### Excerpted records
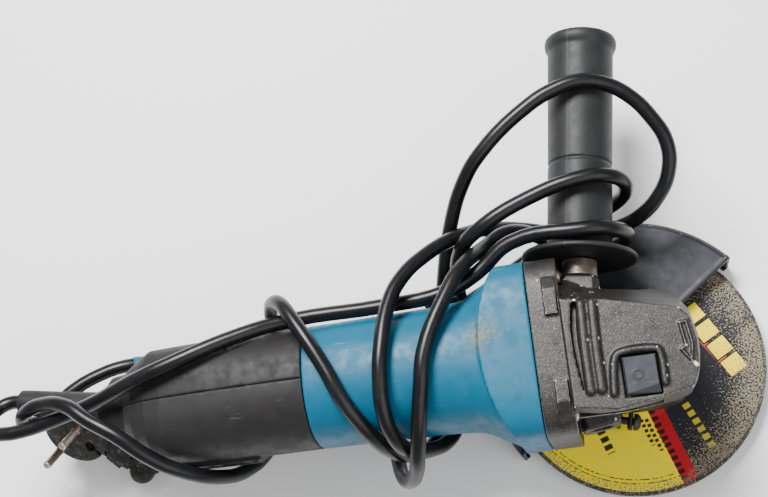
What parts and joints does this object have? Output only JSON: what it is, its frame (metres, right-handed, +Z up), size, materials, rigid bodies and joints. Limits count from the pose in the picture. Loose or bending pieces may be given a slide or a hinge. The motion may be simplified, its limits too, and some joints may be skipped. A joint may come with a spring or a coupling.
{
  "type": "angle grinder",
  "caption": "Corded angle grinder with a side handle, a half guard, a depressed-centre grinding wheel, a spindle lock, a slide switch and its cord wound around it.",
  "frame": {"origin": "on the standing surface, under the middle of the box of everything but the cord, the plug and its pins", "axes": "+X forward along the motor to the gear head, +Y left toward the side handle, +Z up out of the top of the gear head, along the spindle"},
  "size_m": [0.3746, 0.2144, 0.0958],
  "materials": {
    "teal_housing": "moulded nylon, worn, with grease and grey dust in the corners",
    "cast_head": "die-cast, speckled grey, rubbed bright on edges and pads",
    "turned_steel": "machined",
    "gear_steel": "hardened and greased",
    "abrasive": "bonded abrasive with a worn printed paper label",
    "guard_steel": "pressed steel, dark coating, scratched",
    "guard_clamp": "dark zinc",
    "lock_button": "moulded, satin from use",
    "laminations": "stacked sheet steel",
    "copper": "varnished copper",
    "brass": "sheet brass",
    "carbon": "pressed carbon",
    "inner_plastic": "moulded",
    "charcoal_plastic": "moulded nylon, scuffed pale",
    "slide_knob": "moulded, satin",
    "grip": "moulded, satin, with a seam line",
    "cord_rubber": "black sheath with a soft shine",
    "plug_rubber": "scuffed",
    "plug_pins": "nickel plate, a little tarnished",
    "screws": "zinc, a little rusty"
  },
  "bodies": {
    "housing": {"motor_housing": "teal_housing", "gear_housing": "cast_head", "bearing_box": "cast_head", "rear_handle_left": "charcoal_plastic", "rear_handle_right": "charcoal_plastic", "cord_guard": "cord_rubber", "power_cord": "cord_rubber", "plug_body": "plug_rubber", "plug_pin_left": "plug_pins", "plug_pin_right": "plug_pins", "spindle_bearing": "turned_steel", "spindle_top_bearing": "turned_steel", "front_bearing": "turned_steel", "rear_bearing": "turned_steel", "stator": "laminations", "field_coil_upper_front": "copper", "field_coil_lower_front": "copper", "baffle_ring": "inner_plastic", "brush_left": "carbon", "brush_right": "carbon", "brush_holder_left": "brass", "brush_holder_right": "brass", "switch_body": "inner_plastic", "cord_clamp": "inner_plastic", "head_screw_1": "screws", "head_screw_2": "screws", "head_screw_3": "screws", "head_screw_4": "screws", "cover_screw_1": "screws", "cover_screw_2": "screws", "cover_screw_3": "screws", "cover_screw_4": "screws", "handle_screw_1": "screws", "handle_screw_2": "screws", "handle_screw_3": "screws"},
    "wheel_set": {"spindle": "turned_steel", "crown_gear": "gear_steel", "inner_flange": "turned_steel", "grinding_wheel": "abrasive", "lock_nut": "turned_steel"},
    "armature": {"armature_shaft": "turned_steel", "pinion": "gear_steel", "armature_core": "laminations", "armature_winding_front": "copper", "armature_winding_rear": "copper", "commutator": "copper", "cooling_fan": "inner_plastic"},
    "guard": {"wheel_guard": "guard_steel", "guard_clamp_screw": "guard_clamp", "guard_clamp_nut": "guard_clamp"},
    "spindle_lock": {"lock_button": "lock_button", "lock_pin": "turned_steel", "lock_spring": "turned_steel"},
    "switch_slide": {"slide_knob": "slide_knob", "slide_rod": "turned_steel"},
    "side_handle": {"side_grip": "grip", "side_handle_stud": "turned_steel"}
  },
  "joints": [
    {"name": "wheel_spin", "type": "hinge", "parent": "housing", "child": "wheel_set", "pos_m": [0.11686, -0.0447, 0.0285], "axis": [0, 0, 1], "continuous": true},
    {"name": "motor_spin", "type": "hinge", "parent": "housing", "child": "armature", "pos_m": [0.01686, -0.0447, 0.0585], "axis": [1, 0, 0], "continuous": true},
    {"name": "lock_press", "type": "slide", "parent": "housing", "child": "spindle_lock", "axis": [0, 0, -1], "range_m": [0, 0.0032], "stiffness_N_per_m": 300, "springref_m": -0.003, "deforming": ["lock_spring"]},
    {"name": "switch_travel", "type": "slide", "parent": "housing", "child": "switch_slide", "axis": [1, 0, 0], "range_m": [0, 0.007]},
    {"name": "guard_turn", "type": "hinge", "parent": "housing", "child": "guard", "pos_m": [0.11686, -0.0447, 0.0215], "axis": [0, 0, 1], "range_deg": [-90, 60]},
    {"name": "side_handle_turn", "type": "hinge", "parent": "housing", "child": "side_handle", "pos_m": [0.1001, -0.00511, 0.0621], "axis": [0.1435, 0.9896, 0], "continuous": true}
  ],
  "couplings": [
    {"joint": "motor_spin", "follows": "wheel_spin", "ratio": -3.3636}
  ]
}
==
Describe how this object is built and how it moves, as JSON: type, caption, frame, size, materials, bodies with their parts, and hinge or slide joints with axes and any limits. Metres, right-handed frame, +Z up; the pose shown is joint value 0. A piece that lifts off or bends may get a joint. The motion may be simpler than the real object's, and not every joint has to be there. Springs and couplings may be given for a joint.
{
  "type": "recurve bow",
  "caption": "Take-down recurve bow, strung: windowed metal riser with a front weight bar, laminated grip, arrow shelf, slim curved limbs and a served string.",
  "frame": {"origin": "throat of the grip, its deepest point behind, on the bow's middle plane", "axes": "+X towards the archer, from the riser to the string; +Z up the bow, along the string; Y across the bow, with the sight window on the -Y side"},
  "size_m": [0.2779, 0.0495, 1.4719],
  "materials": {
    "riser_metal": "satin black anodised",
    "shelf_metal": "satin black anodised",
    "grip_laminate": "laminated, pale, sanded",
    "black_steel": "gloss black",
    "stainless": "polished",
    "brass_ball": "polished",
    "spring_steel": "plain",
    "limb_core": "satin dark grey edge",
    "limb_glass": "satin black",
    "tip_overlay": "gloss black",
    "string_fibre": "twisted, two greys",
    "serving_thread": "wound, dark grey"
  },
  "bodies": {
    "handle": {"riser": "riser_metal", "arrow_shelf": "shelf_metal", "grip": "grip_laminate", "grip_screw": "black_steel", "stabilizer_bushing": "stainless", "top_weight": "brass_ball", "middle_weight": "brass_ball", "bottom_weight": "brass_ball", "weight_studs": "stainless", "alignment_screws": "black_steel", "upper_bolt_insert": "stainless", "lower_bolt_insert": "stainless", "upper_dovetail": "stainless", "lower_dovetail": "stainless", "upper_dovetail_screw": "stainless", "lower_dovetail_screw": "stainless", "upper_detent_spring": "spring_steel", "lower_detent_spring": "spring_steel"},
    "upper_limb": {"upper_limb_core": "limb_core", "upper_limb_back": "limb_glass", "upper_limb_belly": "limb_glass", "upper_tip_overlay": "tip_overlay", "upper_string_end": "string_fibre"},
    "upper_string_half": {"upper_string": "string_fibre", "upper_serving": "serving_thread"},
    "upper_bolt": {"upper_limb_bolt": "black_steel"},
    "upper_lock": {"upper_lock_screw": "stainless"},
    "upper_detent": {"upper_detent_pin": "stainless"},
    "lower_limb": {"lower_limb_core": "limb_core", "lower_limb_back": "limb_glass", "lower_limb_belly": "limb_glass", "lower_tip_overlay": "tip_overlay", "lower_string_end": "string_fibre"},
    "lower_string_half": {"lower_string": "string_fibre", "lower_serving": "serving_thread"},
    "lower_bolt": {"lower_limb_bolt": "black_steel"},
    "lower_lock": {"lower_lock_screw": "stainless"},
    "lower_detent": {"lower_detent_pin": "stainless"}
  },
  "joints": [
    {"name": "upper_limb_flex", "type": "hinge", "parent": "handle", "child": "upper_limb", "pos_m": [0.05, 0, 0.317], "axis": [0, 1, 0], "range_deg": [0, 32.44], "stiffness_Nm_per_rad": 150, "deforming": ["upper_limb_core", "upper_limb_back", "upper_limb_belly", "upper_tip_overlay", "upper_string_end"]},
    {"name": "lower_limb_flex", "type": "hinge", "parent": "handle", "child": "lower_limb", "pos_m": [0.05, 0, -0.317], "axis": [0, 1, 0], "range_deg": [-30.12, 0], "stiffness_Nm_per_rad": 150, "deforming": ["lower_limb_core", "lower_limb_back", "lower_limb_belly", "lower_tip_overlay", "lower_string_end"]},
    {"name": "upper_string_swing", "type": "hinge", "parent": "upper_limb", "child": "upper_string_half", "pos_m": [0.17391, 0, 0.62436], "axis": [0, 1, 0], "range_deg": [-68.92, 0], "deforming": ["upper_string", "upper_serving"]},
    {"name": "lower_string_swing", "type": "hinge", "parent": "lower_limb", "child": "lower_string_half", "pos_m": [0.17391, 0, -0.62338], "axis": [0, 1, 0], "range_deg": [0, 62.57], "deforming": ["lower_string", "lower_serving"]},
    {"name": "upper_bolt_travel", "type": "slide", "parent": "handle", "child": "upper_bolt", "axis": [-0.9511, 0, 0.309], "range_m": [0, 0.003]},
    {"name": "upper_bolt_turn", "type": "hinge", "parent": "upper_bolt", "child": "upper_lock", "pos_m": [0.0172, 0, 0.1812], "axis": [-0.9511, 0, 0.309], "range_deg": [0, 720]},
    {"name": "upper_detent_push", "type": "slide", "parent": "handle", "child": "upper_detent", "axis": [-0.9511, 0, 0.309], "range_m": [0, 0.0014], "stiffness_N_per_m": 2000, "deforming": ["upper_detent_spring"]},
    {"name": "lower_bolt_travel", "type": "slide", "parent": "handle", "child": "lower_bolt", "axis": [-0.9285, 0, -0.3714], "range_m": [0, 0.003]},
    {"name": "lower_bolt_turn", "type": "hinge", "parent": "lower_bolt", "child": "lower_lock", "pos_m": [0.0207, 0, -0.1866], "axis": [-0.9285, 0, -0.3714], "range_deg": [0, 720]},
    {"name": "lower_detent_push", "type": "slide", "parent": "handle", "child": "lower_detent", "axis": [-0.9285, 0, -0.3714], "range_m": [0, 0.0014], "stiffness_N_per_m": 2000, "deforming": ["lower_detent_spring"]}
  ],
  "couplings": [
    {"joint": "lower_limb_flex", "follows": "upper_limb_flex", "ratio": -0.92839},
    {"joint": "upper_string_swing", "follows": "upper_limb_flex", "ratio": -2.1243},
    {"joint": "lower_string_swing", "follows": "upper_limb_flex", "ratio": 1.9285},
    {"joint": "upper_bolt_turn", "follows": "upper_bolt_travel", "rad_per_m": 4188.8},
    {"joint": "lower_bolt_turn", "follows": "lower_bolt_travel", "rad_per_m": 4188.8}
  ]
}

### Exercise directions
Tally up the lines holding the word "JSON" in the data above, and answer with that figure only.

### Result
2